When the Indiana General Assembly established property tax caps, state lawmakers were already planning how to deal with Gary.
When the Indiana General Assembly established property tax caps, state lawmakers were already planning how to deal with Gary.
Gary has no choice but to seek the state's help after being socked by a series of financial setbacks, some of them the city's own doing but many of them not. Mayor Rudy Clay is holding a town hall meeting tonight to discuss why the city has been brought to its knees before the new Distressed Unit Appeals Board and where it goes from here.
That board was set up to deal with units of local government in distress because of the property tax caps.
The city has casino revenue, but the city is locked in litigation with Majestic Star owner Don Barden, and meanwhile the distribution that normally would go directly to the city is being put into escrow pending the resolution of the lawsuit.
The sour economy has clobbered the city as well. Each time a property is foreclosed, the city loses the property tax revenue from it.

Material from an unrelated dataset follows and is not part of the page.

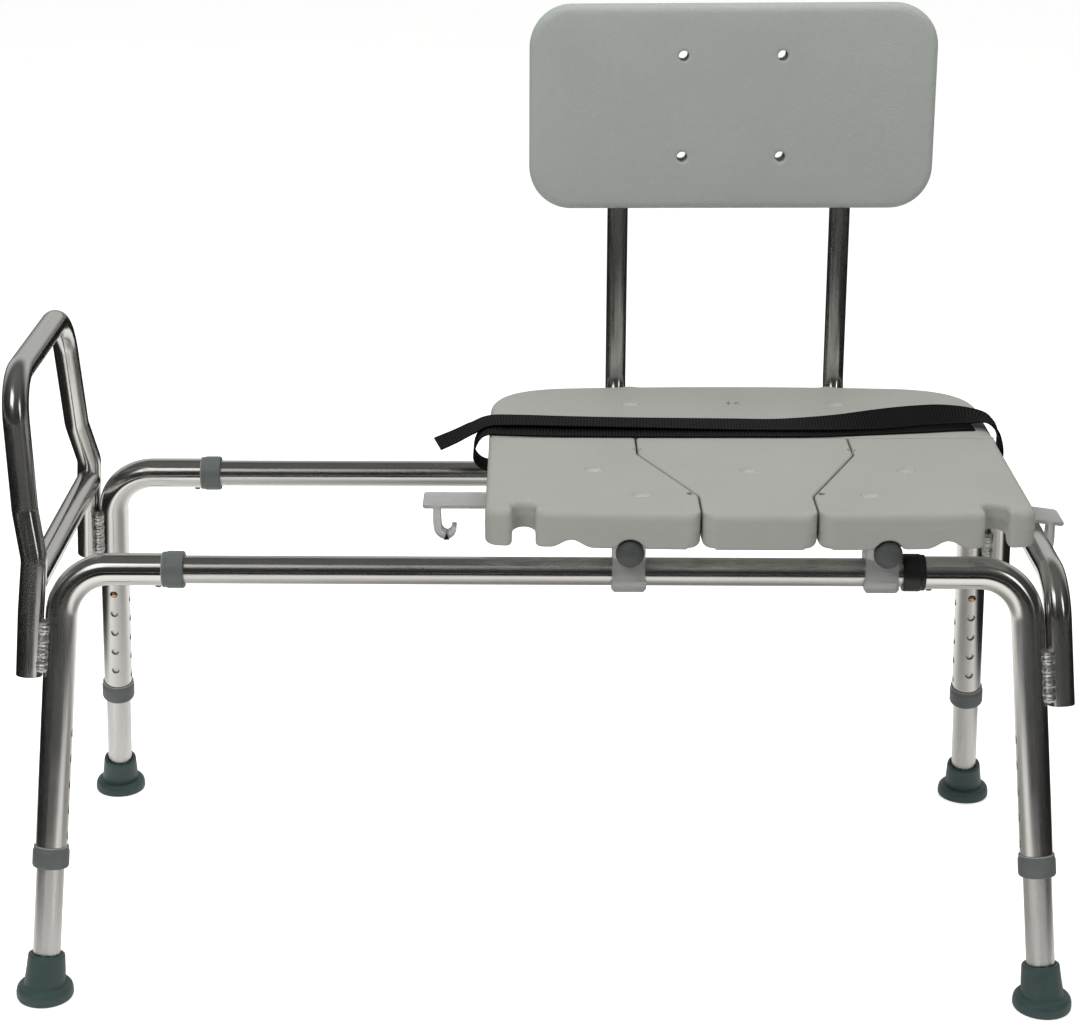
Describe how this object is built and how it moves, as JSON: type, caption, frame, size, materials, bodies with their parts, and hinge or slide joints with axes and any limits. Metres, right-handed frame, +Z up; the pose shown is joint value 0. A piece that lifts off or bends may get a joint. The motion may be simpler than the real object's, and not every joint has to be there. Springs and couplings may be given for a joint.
{
  "type": "bath transfer bench",
  "caption": "Sliding bath transfer bench: splayed tubular aluminium frame with height-adjustable legs and a handle loop; seat with backrest and lap belt slides along the rails.",
  "frame": {"origin": "on the floor, under the middle of the overall bounding box", "axes": "+X along the rails towards the seat's rest end, +Y towards the backrest, +Z up"},
  "size_m": [1.0279, 0.5959, 0.8828],
  "materials": {
    "tube_aluminium": "polished and clear anodised",
    "weld_metal": "as welded, rippled",
    "button_metal": "copper-coloured spring metal",
    "pin_steel": "plain rivet",
    "grey_plastic": "moulded, satin",
    "foot_rubber": "moulded, matte dark grey-green",
    "seat_plastic": "blow moulded, fine leather grain",
    "backrest_plastic": "blow moulded, fine leather grain",
    "white_plastic": "natural translucent nylon",
    "webbing": "ribbed polyester webbing"
  },
  "bodies": {
    "frame": {"leg_tube_front_left": "tube_aluminium", "leg_collar_front_left": "grey_plastic", "rail_collar_front_left": "grey_plastic", "weld_bead_front_left": "weld_metal", "leg_tube_front_right": "tube_aluminium", "leg_collar_front_right": "grey_plastic", "rail_collar_front_right": "grey_plastic", "weld_bead_front_right": "weld_metal", "leg_tube_rear_left": "tube_aluminium", "leg_collar_rear_left": "grey_plastic", "rail_collar_rear_left": "grey_plastic", "weld_bead_rear_left": "weld_metal", "leg_tube_rear_right": "tube_aluminium", "leg_collar_rear_right": "grey_plastic", "rail_collar_rear_right": "grey_plastic", "weld_bead_rear_right": "weld_metal", "front_rail": "tube_aluminium", "rear_rail": "tube_aluminium", "left_handle_loop": "tube_aluminium", "left_crossbar": "tube_aluminium", "right_hoop": "tube_aluminium"},
    "leg_front_left": {"leg_extension_front_left": "tube_aluminium", "foot_tip_front_left": "foot_rubber"},
    "leg_snap_front_left": {"leg_button_front_left": "button_metal"},
    "rail_snap_front_left": {"rail_button_front_left": "button_metal"},
    "leg_front_right": {"leg_extension_front_right": "tube_aluminium", "foot_tip_front_right": "foot_rubber"},
    "leg_snap_front_right": {"leg_button_front_right": "button_metal"},
    "rail_snap_front_right": {"rail_button_front_right": "button_metal"},
    "leg_rear_left": {"leg_extension_rear_left": "tube_aluminium", "foot_tip_rear_left": "foot_rubber"},
    "leg_snap_rear_left": {"leg_button_rear_left": "button_metal"},
    "rail_snap_rear_left": {"rail_button_rear_left": "button_metal"},
    "leg_rear_right": {"leg_extension_rear_right": "tube_aluminium", "foot_tip_rear_right": "foot_rubber"},
    "leg_snap_rear_right": {"leg_button_rear_right": "button_metal"},
    "rail_snap_rear_right": {"rail_button_rear_right": "button_metal"},
    "carriage": {"seat_rear_panel": "seat_plastic", "seat_left_wing": "seat_plastic", "seat_right_wing": "seat_plastic", "seat_tube_left": "tube_aluminium", "seat_tube_right": "tube_aluminium", "tube_cap_left": "foot_rubber", "tube_cap_right": "foot_rubber", "slide_block_front_left": "white_plastic", "slide_block_rear_left": "white_plastic", "slide_block_front_right": "white_plastic", "slide_block_rear_right": "white_plastic", "backrest": "backrest_plastic", "belt_under_half": "webbing", "belt_over_half": "webbing", "latch_bracket_left": "white_plastic", "latch_bracket_right": "white_plastic", "latch_pin_left": "pin_steel", "latch_pin_right": "pin_steel"},
    "insert": {"seat_insert": "seat_plastic"},
    "latch_left": {"latch_lever_left": "white_plastic"},
    "latch_right": {"latch_lever_right": "white_plastic"}
  },
  "joints": [
    {"name": "leg_height_front_left", "type": "slide", "parent": "frame", "child": "leg_front_left", "axis": [-0.0654, -0.2095, -0.9756], "range_m": [0, 0.1016], "deforming": ["leg_button_front_left"]},
    {"name": "leg_snap_press_front_left", "type": "slide", "parent": "leg_front_left", "child": "leg_snap_front_left", "axis": [0.0069, -0.9778, 0.2095], "range_m": [0, 0.0045], "stiffness_N_per_m": 600},
    {"name": "rail_snap_press_front_left", "type": "slide", "parent": "frame", "child": "rail_snap_front_left", "axis": [0, 0, 1], "range_m": [0, 0.0045], "stiffness_N_per_m": 600},
    {"name": "leg_height_front_right", "type": "slide", "parent": "frame", "child": "leg_front_right", "axis": [0.0654, -0.2095, -0.9756], "range_m": [0, 0.1016], "deforming": ["leg_button_front_right"]},
    {"name": "leg_snap_press_front_right", "type": "slide", "parent": "leg_front_right", "child": "leg_snap_front_right", "axis": [-0.0069, -0.9778, 0.2095], "range_m": [0, 0.0045], "stiffness_N_per_m": 600},
    {"name": "rail_snap_press_front_right", "type": "slide", "parent": "frame", "child": "rail_snap_front_right", "axis": [0, 0, 1], "range_m": [0, 0.0045], "stiffness_N_per_m": 600},
    {"name": "leg_height_rear_left", "type": "slide", "parent": "frame", "child": "leg_rear_left", "axis": [-0.0654, 0.2095, -0.9756], "range_m": [0, 0.1016], "deforming": ["leg_button_rear_left"]},
    {"name": "leg_snap_press_rear_left", "type": "slide", "parent": "leg_rear_left", "child": "leg_snap_rear_left", "axis": [0.0069, 0.9778, 0.2095], "range_m": [0, 0.0045], "stiffness_N_per_m": 600},
    {"name": "rail_snap_press_rear_left", "type": "slide", "parent": "frame", "child": "rail_snap_rear_left", "axis": [0, 0, 1], "range_m": [0, 0.0045], "stiffness_N_per_m": 600},
    {"name": "leg_height_rear_right", "type": "slide", "parent": "frame", "child": "leg_rear_right", "axis": [0.0654, 0.2095, -0.9756], "range_m": [0, 0.1016], "deforming": ["leg_button_rear_right"]},
    {"name": "leg_snap_press_rear_right", "type": "slide", "parent": "leg_rear_right", "child": "leg_snap_rear_right", "axis": [-0.0069, 0.9778, 0.2095], "range_m": [0, 0.0045], "stiffness_N_per_m": 600},
    {"name": "rail_snap_press_rear_right", "type": "slide", "parent": "frame", "child": "rail_snap_rear_right", "axis": [0, 0, 1], "range_m": [0, 0.0045], "stiffness_N_per_m": 600},
    {"name": "seat_slide", "type": "slide", "parent": "frame", "child": "carriage", "axis": [1, 0, 0], "range_m": [-0.361, 0]},
    {"name": "insert_lift", "type": "slide", "parent": "carriage", "child": "insert", "axis": [0, 0, 1], "range_m": [0, 0.15]},
    {"name": "latch_left_lift", "type": "hinge", "parent": "carriage", "child": "latch_left", "pos_m": [-0.045, -0.0434, 0.4355], "axis": [0, 1, 0], "range_deg": [0, 20]},
    {"name": "latch_right_lift", "type": "hinge", "parent": "carriage", "child": "latch_right", "pos_m": [0.451, -0.0434, 0.4275], "axis": [0, -1, 0], "range_deg": [0, 25]}
  ]
}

Gary also has had to deal with a legacy of neglect. When Mayor Rudy Clay took office, for example, he inherited $4 million in overdue NIPSCO bills. The city issued a bond -- borrowed money -- to pay off its overdue utility bills.
The tales of woe go on and on.
But the focus now must no longer be on how Gary got to this point but how to get away from it as quickly as possible.
Gary Controller Celita Green has detailed fixed costs the city cannot reduce significantly -- worker's compensation and unemployment insurance, utility bills, postage and the like -- and steps the city is taking already, including putting workers on four-day weeks since Aug. 18 to shave expenses.
The city's reorganization plan calls for additional cuts, including further staff reductions and closing all but two of the city's swimming pools. It also is predicated upon adoption of a 1 percent county option income tax in 2012, something two of the three county commissioners campaigned against.
The alternative, Gary officials say, is to cut the fire and police department staffs in half and get rid of all other city employees. That's not an option. Ensuring public safety in Gary requires more police officers and firefighters than that.
The Distressed Unit Appeals Board owes it to Gary's taxpayers to scrutinize the city's numbers carefully. The city needs a bailout, but so do the taxpayers. The state board members need to carefully examine all these numbers to see whether there are additional ways the city could cut costs without impairing essential services.